Our room is the worst. Squeaky mattress, tag-sale paste
l still life and velveteen landscapes on the wall—I’ll bet there are jail cells better than this.
“It’s all crap, you know.” She sounds glum now, resigned. “Everything they tell you. Relax, it’s just another meet, it’s just another heat. Bullshit!”
Something’s knocking at the door to my brain—something almost familiar. Makes me feel hesitant, a little shy, but also knowing somehow; and I hear myself asking, tentatively: “What exactly bothers you, Babe? About finals, I mean—”
“What do you mean, what bothers me? Because it’s the real race, for God’s sake!”
“Yeah, but how come that’s so frightening?”
She turns over to glare at me in frustration. Then rolls her eyes. I sit cross-legged on the bedspread, trying to explain—to myself, I guess, as well as to her.
“Look, Babe, it’s like, sometimes my parents won’t do certain things, you know?
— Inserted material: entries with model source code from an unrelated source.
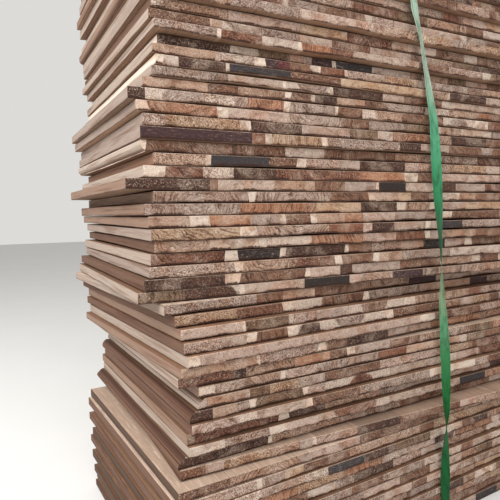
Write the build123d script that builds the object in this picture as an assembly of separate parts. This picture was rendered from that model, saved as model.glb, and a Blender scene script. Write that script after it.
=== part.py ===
"""A tall pile of edge-glued acacia boards with one slack plastic strap round its middle.

Millimetres, +Z up. The boards lie flat, one above the other. X runs across their staves,
Y along the grain. The end grain faces -Y and the side that shows long grain faces -X.
"""

from build123d import *
import math
import os
import random

# Boards as they come from the glue press. One batch in the pile is planed thinner.
board_width = 1220.0
board_length = 550.0
board_thickness = 19.0
thin_board_thickness = 16.2
thin_boards = range(45, 52)
boards_per_node = 2
layer_gap = 0.3

# The pile is several lifts of boards, set down one on the other and not quite in line.
# Each is its number of boards, its yaw in degrees and how far it stands back. Lowest first.
lifts = [(13, 3.4, -35.0), (9, 2.1, -20.0), (6, 4.4, -30.0), (36, 0.0, 0.0)]
yaw_spread = 0.35
front_spread = 3.5
stacking_seed = 11

# How far each board's near left corner stands to the right of the pile's left side,
# lowest board first. Boards 13 to 53 are read from the photograph.
side_shifts = [
    29, 35, 27, 33, 25, 32, 19, 27, 35, 21, 29, 19, 23,
    37, 34, 50, 49, 52, 51, 64, 67, 33,
    33, 42, 38, 37, 33, 17,
    -19, -9, -1, 3, 8, 2, 0, -6,
    10, -32, -5, 11, -7, -9, -4, -13, -24, -1, 12, 18, 14, 25, 15, 10, 15,
    8, 14, 2, 11, 17, 9, -1, 12, 6, 11, 3,
]

# Boards that stand out past their lift or lie back behind its front
set_backs = {
    13: 12.0, 14: 10.0, 16: 7.0, 17: -6.0, 18: -5.0, 19: -4.0,
    22: -7.0, 23: -15.0, 24: -10.0, 25: 3.0, 26: 14.0, 27: 17.0,
    33: -5.0, 41: -7.0, 45: 5.0, 49: 9.0, 50: -8.0, 53: -6.0, 55: 8.0, 57: -8.0,
}

# Boards that lie more askew than their lift, in degrees
askew = {13: -3.0}

# Boards whose left stave keeps the round of the log: which edge, how far in, how far down
wanes = {
    14: ("top", 13.0, 17.0),
    18: ("top", 9.0, 13.0),
    19: ("top", 12.0, 16.0),
    40: ("bottom", 8.0, 10.0),
    55: ("bottom", 7.0, 8.0),
}
wane_bulge = 0.1

# Strap: a polyester band, heat-welded to itself where its ends overlap on the top board
strap_width = 19.0
strap_thickness = 0.9
strap_bend_radius = 1.2
strap_clearance = 0.1
bend_steps = 4
hang_steps = 3
lap_length = 70.0
lap_rise_length = 14.0
weld_length = 30.0
weld_inset = 1.5
weld_gap = 0.05
weld_bite = 0.1
flat_within = 1e-5
strap_top_x = -112.0
strap_bottom_x = 42.0

# The slack front run from the top down: how far across from strap_top_x to strap_bottom_x,
# height as a share of the pile, and turn of the band about its own line in degrees
front_hang = [
    (0.100, 0.945, 1.0),
    (0.241, 0.891, 4.0),
    (0.273, 0.873, 4.0),
    (0.313, 0.856, 15.0),
    (0.370, 0.832, 21.0),
    (0.426, 0.801, 13.0),
    (0.486, 0.770, 3.0),
    (0.558, 0.739, -2.0),
    (0.624, 0.707, -9.0),
    (0.639, 0.683, -18.0),
    (0.657, 0.658, -34.0),
    (0.673, 0.633, -48.0),
    (0.692, 0.608, -62.0),
    (0.708, 0.583, -74.0),
    (0.729, 0.558, -88.0),
    (0.749, 0.533, -106.0),
    (0.779, 0.498, -123.0),
    (0.794, 0.462, -139.0),
    (0.814, 0.429, -163.0),
    (0.832, 0.403, -178.0),
    (0.849, 0.376, -191.0),
    (0.861, 0.350, -203.0),
    (0.886, 0.317, -225.0),
    (0.896, 0.290, -244.0),
    (0.911, 0.260, -257.0),
    (0.925, 0.230, -272.0),
    (0.929, 0.209, -290.0),
    (0.932, 0.185, -319.0),
    (0.935, 0.157, -341.0),
    (0.947, 0.131, -358.0),
    (0.955, 0.109, -379.0),
    (0.954, 0.087, -392.0),
    (0.955, 0.057, -385.0),
    (0.980, 0.025, -368.0),
]
hang_clearance = 1.5
tuck_in_share = 0.15

board_count = sum(boards for boards, yaw, back in lifts)
pile_base = strap_thickness


def thickness_of(index):
    return thin_board_thickness if index in thin_boards else board_thickness


def board_bottom(index):
    return pile_base + sum(thickness_of(below) + layer_gap for below in range(index))


pile_top = board_bottom(board_count) - layer_gap


def place_boards():
    """Gives each board its near left corner and its yaw in degrees, lowest board first."""
    chance = random.Random(stacking_seed)
    places = []
    for boards, lift_yaw, lift_back in lifts:
        for index in range(len(places), len(places) + boards):
            side = side_shifts[index % len(side_shifts)]
            yaw = lift_yaw + askew.get(index, 0) + chance.uniform(-yaw_spread, yaw_spread)
            back = lift_back + set_backs.get(index, 0) + chance.uniform(-front_spread, front_spread)
            places.append(((-board_width / 2 + side, -board_length / 2 + back), yaw))
    return places


def front_face_y(place, x):
    (corner_x, corner_y), yaw = place
    return corner_y + (x - corner_x) * math.tan(math.radians(yaw))


def back_face_y(place, x):
    return front_face_y(place, x) + board_length / math.cos(math.radians(place[1]))


def left_edge(wane, thickness):
    """The board's left side in section, from its lower corner to its upper one."""
    if wane is None:
        return [Line((0, 0), (0, thickness))]
    side, inset, drop = wane
    straight = thickness - drop
    middle = (inset * (0.5 - wane_bulge), straight + drop * (0.5 + wane_bulge))
    points = [(0, 0), (0, straight), middle, (inset, thickness)]
    if side == "bottom":
        points = [(x, thickness - y) for x, y in points]
    return [Line(points[0], points[1]), ThreePointArc(*points[1:])]


def make_board(index, place):
    wane = wanes.get(index)
    thickness = thickness_of(index)
    edges = left_edge(wane, thickness)
    inset_low = wane[1] if wane and wane[0] == "bottom" else 0
    inset_high = wane[1] if wane and wane[0] == "top" else 0
    outline = [
        (inset_low, 0),
        (board_width, 0),
        (board_width, thickness),
        (inset_high, thickness),
    ]
    section = make_face(Curve() + edges + Polyline(*outline))
    upright = Plane(origin=(0, 0, 0), x_dir=(1, 0, 0), z_dir=(0, -1, 0))
    board = extrude(upright * section, amount=-board_length)
    (corner_x, corner_y), yaw = place
    return Pos(corner_x, corner_y, board_bottom(index)) * Rot(0, 0, yaw) * board


def band_section(centre, across, outward):
    """One cross-section of the strap, as its four corners in order."""
    half_width = across.normalized() * (strap_width / 2)
    half_depth = outward.normalized() * (strap_thickness / 2)
    return [
        centre - half_width - half_depth,
        centre + half_width - half_depth,
        centre + half_width + half_depth,
        centre - half_width + half_depth,
    ]


def four_cornered(a, b, c, d):
    """A face over four corners: flat where they lie in one plane, ruled where they don't."""
    normal = (b - a).cross(d - a).normalized()
    if abs(normal.dot(c - a)) < flat_within:
        return Face(Wire.make_polygon([a, b, c, d], close=True))
    return Face.make_surface_from_curves(Edge.make_line(a, d), Edge.make_line(b, c))


def band_between(sections):
    """A closed band from one cross-section to the next, capped at both ends."""
    faces = [four_cornered(*sections[0]), four_cornered(*sections[-1])]
    for before, after in zip(sections, sections[1:]):
        for corner in range(4):
            beside = (corner + 1) % 4
            faces.append(four_cornered(before[corner], before[beside], after[beside], after[corner]))
    return Solid(Shell(faces))


def bend_sections(x, edge_y, edge_z, start):
    """Sections round one edge of the pile, a quarter turn. start is where the outward side points."""
    radius = strap_bend_radius + strap_thickness / 2
    sections = []
    for step in range(bend_steps + 1):
        angle = math.radians(start + 90 * step / bend_steps)
        outward = Vector(0, math.cos(angle), math.sin(angle))
        centre = Vector(x, edge_y, edge_z) + outward * radius
        sections.append(band_section(centre, Vector(1, 0, 0), outward))
    return sections


def smooth_between(points, steps):
    """More points along a list of points, on a smooth curve through all of them."""
    padded = [points[0], *points, points[-1]]
    smooth = []
    for a, b, c, d in zip(padded, padded[1:], padded[2:], padded[3:]):
        for step in range(steps):
            t = step / steps
            smooth.append(tuple(
                0.5 * (2 * q + (r - p) * t + (2 * p - 5 * q + 4 * r - s) * t**2
                       + (3 * q - p - 3 * r + s) * t**3)
                for p, q, r, s in zip(a, b, c, d)
            ))
    return [*smooth, points[-1]]


def foremost(places, x):
    """The foremost front face across the strap's width at x."""
    return min(front_face_y(place, at) for place in places for at in strap_edges(x))


def rearmost(place, x):
    return max(back_face_y(place, at) for at in strap_edges(x))


def strap_edges(x):
    return (x - strap_width / 2, x + strap_width / 2)


def strap_x(height):
    """Where the strap's back run stands at a height, on its straight way from bottom to top."""
    return strap_bottom_x + (strap_top_x - strap_bottom_x) * height / pile_top


def hanging_sections(places, low_front):
    """The slack run down the front, twisting once right round on its way."""
    stations = []
    for across, share, turn in front_hang:
        x = strap_top_x + across * (strap_bottom_x - strap_top_x)
        hung = min(1, share / tuck_in_share)
        face = low_front + hung * (foremost(places, x) - low_front)
        reach = strap_width / 2 * abs(math.sin(math.radians(turn)))
        stations.append((x, face - reach - hang_clearance * hung - strap_thickness, share * pile_top, turn))
    sections = []
    for x, y, z, turn in smooth_between(stations, hang_steps):
        angle = math.radians(turn)
        across = Vector(math.cos(angle), math.sin(angle), 0)
        outward = Vector(math.sin(angle), -math.cos(angle), 0)
        sections.append(band_section(Vector(x, y, z), across, outward))
    return sections


def taut_line(points):
    """The corners where a band pulled tight past points of (height, reach) bends round them."""
    line = []
    for height, reach in points:
        while len(line) > 1:
            (low, first), (mid, second) = line[-2:]
            if (second - first) * (height - low) > (reach - first) * (mid - low):
                break
            line.pop()
        line.append((height, reach))
    return line


def back_line(places, outside):
    """The back run's height and reach at each board edge that holds it out, floor to top."""
    points = []
    for index, place in enumerate(places):
        for height in (board_bottom(index), board_bottom(index) + thickness_of(index)):
            points.append((height, rearmost(place, strap_x(height)) + outside))
    return taut_line(points)


def make_strap(places):
    """The whole strap: over the top, down the front with its slack twist, under and back up."""
    half = strap_thickness / 2
    edge_gap = strap_bend_radius + strap_clearance
    top_front = foremost(places[-1:], strap_top_x) - edge_gap
    low_front = foremost(places[:1], strap_bottom_x) - edge_gap
    back = back_line(places, edge_gap + half)
    low_back = back[0][1] - half
    top_back = back[-1][1] - half
    top_bend_z = pile_top - strap_bend_radius
    low_bend_z = pile_base + strap_bend_radius
    across = Vector(1, 0, 0)

    def on_top(y, z):
        return band_section(Vector(strap_top_x, y, z), across, Vector(0, 0, 1))

    sections = [on_top(lap_length / 2, pile_top + half)]
    sections += bend_sections(strap_top_x, top_front + strap_bend_radius, top_bend_z, 90)
    sections += hanging_sections(places, low_front)
    sections += bend_sections(strap_bottom_x, low_front + strap_bend_radius, low_bend_z, 180)
    sections += bend_sections(strap_bottom_x, low_back - strap_bend_radius, low_bend_z, 270)
    for height, reach in back[1:-1]:
        sections.append(band_section(Vector(strap_x(height), reach, height), across, Vector(0, 1, 0)))
    sections += bend_sections(strap_top_x, top_back - strap_bend_radius, top_bend_z, 0)
    over_lap = pile_top + half + strap_thickness + weld_gap
    sections.append(on_top(lap_length / 2 + lap_rise_length, pile_top + half))
    sections.append(on_top(lap_length / 2, over_lap))
    sections.append(on_top(-lap_length / 2, over_lap))

    weld_height = weld_gap + 2 * weld_bite
    weld = Box(strap_width - 2 * weld_inset, weld_length, weld_height)
    weld_z = pile_top + strap_thickness + weld_gap / 2
    return band_between(sections) + Pos(strap_top_x, 0, weld_z) * weld


def write_node(name, solids, offset):
    moved = [Pos(*offset) * solid for solid in solids]
    shape = moved[0] if len(moved) == 1 else Compound(children=moved)
    export_step(shape, f"parts/{name}.step")


def main():
    places = place_boards()
    boards = [make_board(index, place) for index, place in enumerate(places)]
    strap = make_strap(places)
    box = Compound([*boards, strap]).bounding_box()
    offset = (-(box.min.X + box.max.X) / 2, -(box.min.Y + box.max.Y) / 2, -box.min.Z)
    os.makedirs("parts", exist_ok=True)
    for first in range(0, board_count, boards_per_node):
        group = boards[first:first + boards_per_node]
        write_node(f"boards_{first + 1:02d}_{first + len(group):02d}", group, offset)
    write_node("strap", [strap], offset)
    print("pile top", round(pile_top, 1), "box", box.size, "offset", offset)


main()
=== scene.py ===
"""Dresses the pile of acacia boards: the glued staves of each board, the strap and a plain studio."""

import math
import random

import bpy
from mathutils import Euler, Matrix, Vector


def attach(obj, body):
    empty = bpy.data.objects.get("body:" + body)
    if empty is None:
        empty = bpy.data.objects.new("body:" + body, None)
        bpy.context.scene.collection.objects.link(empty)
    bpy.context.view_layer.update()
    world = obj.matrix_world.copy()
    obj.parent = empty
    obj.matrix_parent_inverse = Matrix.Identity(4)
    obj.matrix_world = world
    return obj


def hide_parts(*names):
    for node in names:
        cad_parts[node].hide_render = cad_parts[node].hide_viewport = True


bl_info = {
    "name": "Acacia board pile",
    "version": (1, 0, 0),
    "blender": (4, 5, 0),
    "location": "3D View > Sidebar > Acacia pile",
    "description": "Glued acacia boards in a strapped pile",
    "category": "Object",
}

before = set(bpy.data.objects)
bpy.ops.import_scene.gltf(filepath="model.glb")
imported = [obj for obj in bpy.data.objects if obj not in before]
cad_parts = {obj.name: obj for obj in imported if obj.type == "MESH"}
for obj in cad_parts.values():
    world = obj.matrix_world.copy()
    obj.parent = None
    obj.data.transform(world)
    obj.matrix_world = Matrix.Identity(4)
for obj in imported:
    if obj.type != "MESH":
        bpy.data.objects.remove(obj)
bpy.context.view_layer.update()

MM = 0.001

# Wood and paint colours, as sRGB values from 0 to 255
TONES = {
    "white": (240, 227, 212),
    "cream": (222, 207, 192),
    "pale": (206, 190, 177),
    "beige": (192, 172, 157),
    "grey": (180, 162, 150),
    "pink": (197, 174, 160),
    "salmon": (196, 158, 138),
    "tan": (188, 159, 138),
    "gold": (196, 168, 140),
    "brown": (142, 108, 87),
    "rust": (142, 100, 79),
    "orange": (182, 138, 110),
    "dark": (94, 66, 52),
    "olive": (140, 117, 95),
    # umber serves partly as painted shade on the left sides of the lowest boards
    "umber": (112, 88, 71),
}
PAINTS = {
    "plum": (58, 36, 38),
    "slate": (50, 46, 48),
    "black": (40, 32, 28),
    "crimson": (88, 36, 36),
}

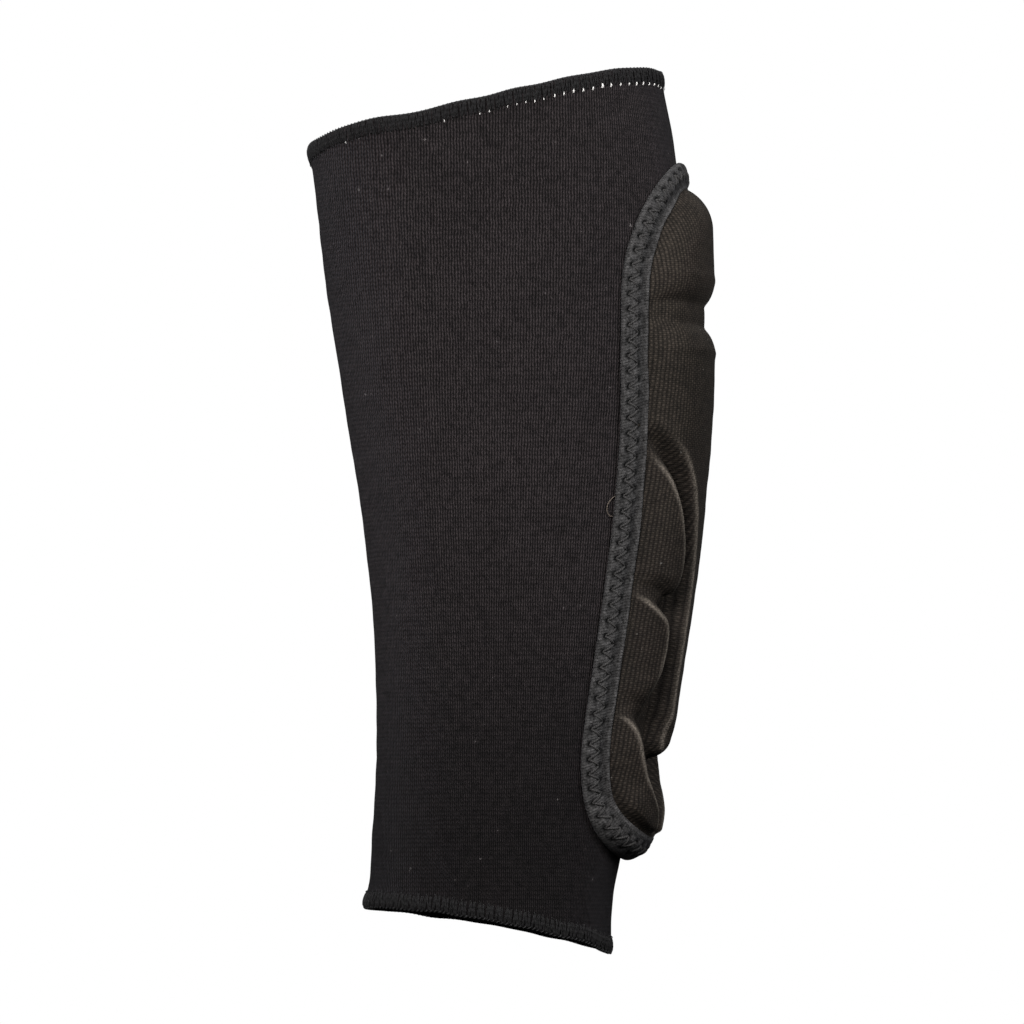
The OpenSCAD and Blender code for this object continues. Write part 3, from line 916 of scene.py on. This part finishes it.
def elbow_sizes(across, chance):
    """White and full where the hem is stretched towards the panel, fading out behind."""
    front = np.interp(across, [0, 12, 22, 38, 50, 58, 66, 76, 86, 98],
                      [0.1, 0.3, 0.55, 0.9, 0.64, 0.38, 0.22, 0.15, 0.1, 0.02])
    return np.where((across > 90) & (chance < 0.03), 0.14, front * (0.7 + 0.6 * chance))


def wrist_sizes(across, chance):
    """Almost hidden, with a few that show."""
    return np.where((chance < 0.05) & (across > 40), 0.36, 0.02)


for label, way, sizes in (("elbow", -1, elbow_sizes), ("wrist", 1, wrist_sizes)):
    thread = label + "_overlock_thread"
    dress(make_overlock(label + "_overlock", way), [OVERLOCK], "overlock", thread)
    dress(make_rim_chain(label + "_rim_chain", way), [GREY_THREAD], "overlock", thread)
    dress(make_needle_stitches(label + "_needle_stitches", way, sizes),
          [PALE_THREAD, GREY_THREAD], "pale_thread", label + "_needle_thread")


# ---- Panel ----

def panel_grid(inset, across, up):
    """(s, z) grid that fills the panel, drawn in by inset."""
    turn = (1 - np.cos(np.linspace(0, math.pi, up))) / 2
    even = np.linspace(0, 1, up)
    gap = inset + 0.15
    z = PANEL_LOW + gap + (PANEL_HIGH - PANEL_LOW - 2 * gap) * (0.35 * turn + 0.65 * even)
    half = panel_half(z, inset)
    s = half[:, None] * np.linspace(-1, 1, across)[None]
    return s, np.broadcast_to(z[:, None], s.shape)


def slab(name, s, z, low, high, pitch):
    """A closed sheet between two heights over an (s, z) grid."""
    rows, columns = s.shape
    top, under = on_panel(s, z, high), on_panel(s, z, low)
    faces = grid_faces(rows, columns)
    base = rows * columns
    rim = np.concatenate([np.arange(columns), np.arange(1, rows) * columns + columns - 1,
                          (rows - 1) * columns + np.arange(columns - 2, -1, -1),
                          np.arange(rows - 2, 0, -1) * columns])
    after = np.roll(rim, -1)
    walls = np.stack([rim, after, after + base, rim + base], 1)
    upper = faces[:, ::-1]
    all_faces = np.concatenate([upper, faces + base, walls[:, ::-1]])
    uv = (np.stack([s, z], -1) / pitch).reshape(-1, 2)
    uv = np.concatenate([uv, uv])
    return new_mesh(name, np.concatenate([top.reshape(-1, 3), under.reshape(-1, 3)]),
                    all_faces, uv[all_faces].reshape(-1, 2))


def make_cover():
    """The canvas over the cells, with the painted highlight along the crests marked."""
    s, z = panel_grid(1.1, 110, 290)
    h = cover_height(s, z)
    h = smooth(smooth(h, 0, 0.7, False), 1, 0.8, False)
    h = h + 0.10 * noise(31, s / 14, z / 16) + 0.05 * noise(33, s / 5, z / 6)
    obj = slab("canvas_cover", s, z, h - COVER_T, h, (2 * WARP_PITCH, 2 * WEFT_PITCH))
    # Painted highlight along the crests, stored for the canvas colour
    crest_highlight = crest_highlight_share(s, z).ravel()
    layer = obj.data.attributes.new("crest_highlight", "FLOAT", "POINT")
    layer.data.foreach_set("value", np.concatenate([crest_highlight, crest_highlight]).astype(np.float32))
    return obj


COVER = dress(make_cover(), [CANVAS], "canvas", "panel_cover")

s_grid, z_grid = panel_grid(1.1, 40, 110)
flat = np.full(s_grid.shape, BACKING_LOW)
BACKING = dress(slab("backing_cloth", s_grid, z_grid, flat, flat + BACKING_T, 1.2), [LINING],
                "lining", "panel_backing")


def make_foam(name, cell, side, centre):
    """One foam block: rings of its outline, shrinking towards a point inside it."""
    points = np.array(OUTLINES[cell])
    if side == 0:
        keep = points[points[:, 0] >= 0]
        points = np.concatenate([keep, keep[::-1] * [-1, 1]])
    run = np.concatenate([points, points[:1]])
    length = np.concatenate([[0], np.cumsum(np.linalg.norm(np.diff(run, axis=0), axis=1))])
    even = np.linspace(0, length[-1], 120, endpoint=False)
    edge = np.stack([np.interp(even, length, run[:, k]) for k in (0, 1)], 1)
    # Twice, because a point that moves up or down meets another width of the panel
    for _ in range(2):
        over = np.abs(edge[:, 0]) - np.maximum(panel_half(edge[:, 1], BINDING_W + 0.5), 0.3)
        edge[:, 0] -= np.sign(edge[:, 0]) * np.maximum(over, 0)
        edge[:, 1] = np.clip(edge[:, 1], PANEL_LOW + BINDING_W + 1, PANEL_HIGH - BINDING_W - 1)
    shares = 1 - np.linspace(0.1, 1, 22)[:-1] ** 1.6
    rings = np.array(centre) + (edge - centre) * shares[:, None, None]
    s, z = rings[..., 0], rings[..., 1]
    h = np.maximum(cover_height(s, z) - COVER_T - FOAM_CLEAR, FOAM_BASE + 0.1)
    sign = -1 if side < 0 else 1
    count = len(edge)
    top = on_panel(sign * s, z, h).reshape(-1, 3)
    under = on_panel(sign * s, z, np.full(s.shape, FOAM_BASE)).reshape(-1, 3)
    faces = grid_faces(len(shares), count, wrap_columns=True)
    base = len(top)
    last = (len(shares) - 1) * count
    quads = [faces[:, ::-1], faces + base,
             np.stack([np.arange(count), np.roll(np.arange(count), -1),
                       np.roll(np.arange(count), -1) + base, np.arange(count) + base], 1)]
    obj = new_mesh(name, np.concatenate([top, under]), np.concatenate(quads))
    close_rings(obj, last, count, base)
    return obj


def close_rings(obj, last, count, base):
    """Fills the small inner holes of a foam block and makes its faces point outwards."""
    bm = bmesh.new()
    bm.from_mesh(obj.data)
    bm.verts.ensure_lookup_table()
    for start in (last, last + base):
        bm.faces.new([bm.verts[start + i] for i in range(count)])
    bmesh.ops.recalc_face_normals(bm, faces=bm.faces)
    for f in bm.faces:
        f.smooth = True
    bm.to_mesh(obj.data)
    bm.free()


FOAM_BLOCKS = [("foam_top", "foam_top", 0, (0, 204)), ("foam_centre", "foam_centre", 0, (0, 150))]
for side, word in ((-1, "near"), (1, "far")):
    for cell, middle in (("upper", (17, 118)), ("middle", (17, 82)), ("lower", (14, 44))):
        FOAM_BLOCKS.append((f"foam_{word}_{cell}", cell, side, middle))
for node, cell, side, middle in FOAM_BLOCKS:
    block = dress(make_foam(node + "_block", cell, side, np.array(middle, float)), [FOAM],
                  "foam", node)


# ---- Binding ----

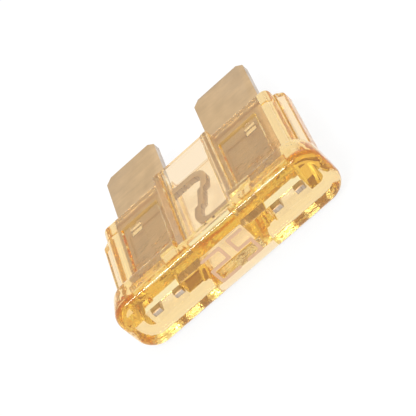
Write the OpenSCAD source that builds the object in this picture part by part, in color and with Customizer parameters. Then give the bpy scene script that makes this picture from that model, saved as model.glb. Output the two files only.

Like, Lottie won’t ride in elevators. Zischa crosses the street, even when it takes him out of his way, to avoid policemen. And neither one of them will sign a petition, ever. And when something weird like that comes up, I know, I just know in my heart, without anyone having to tell me a thing about it, that it’s because of all the shit they went through during the war. So I’m just wondering—I mean, everyone gets pretty nervous before an important race, right? But it usually doesn’t ruin your whole life—is there something about racing that reminds you? Of the crash, I mean, of this storm—”
She waves a hand dismissively. And there’s that smile again, not exactly spreading across her face but in reality covering it up, hiding whatever pain might be there with the big dumb jock sparkling white shit-kicking grin she pulls out sometimes like a trump card.
“I don’t know, Ellie. What is it about Jews?”
“Huh?”
“You’re all such a bunch of psychoanalysts.”
She laughs, teasing, and I straddle her, pin her arms down at her sides, ride her like a kid playing horse and tell her she is an anti-Semitic rice-and-beans eater, and she tells me so what, I am racist as hell underneath all that Commie shit I get from Zischa. And it occurs to me that there may be truth in what we’re both teasing about: maybe she is an anti-Semite; maybe I am a racist; how, in this world, could either of us help having a vestige of each deep, deep down inside? But maybe there is something more to it, too—something that goes beyond this notion of prejudice and hate: maybe, with love, there is this anger—this rage at the separation between us, which is symbolized by our two separate and different bodies; this rage at the differences themselves, of color, of habit, which act like masks to confuse us sometimes, and cover up our inner natures, and stop us from recognizing each other.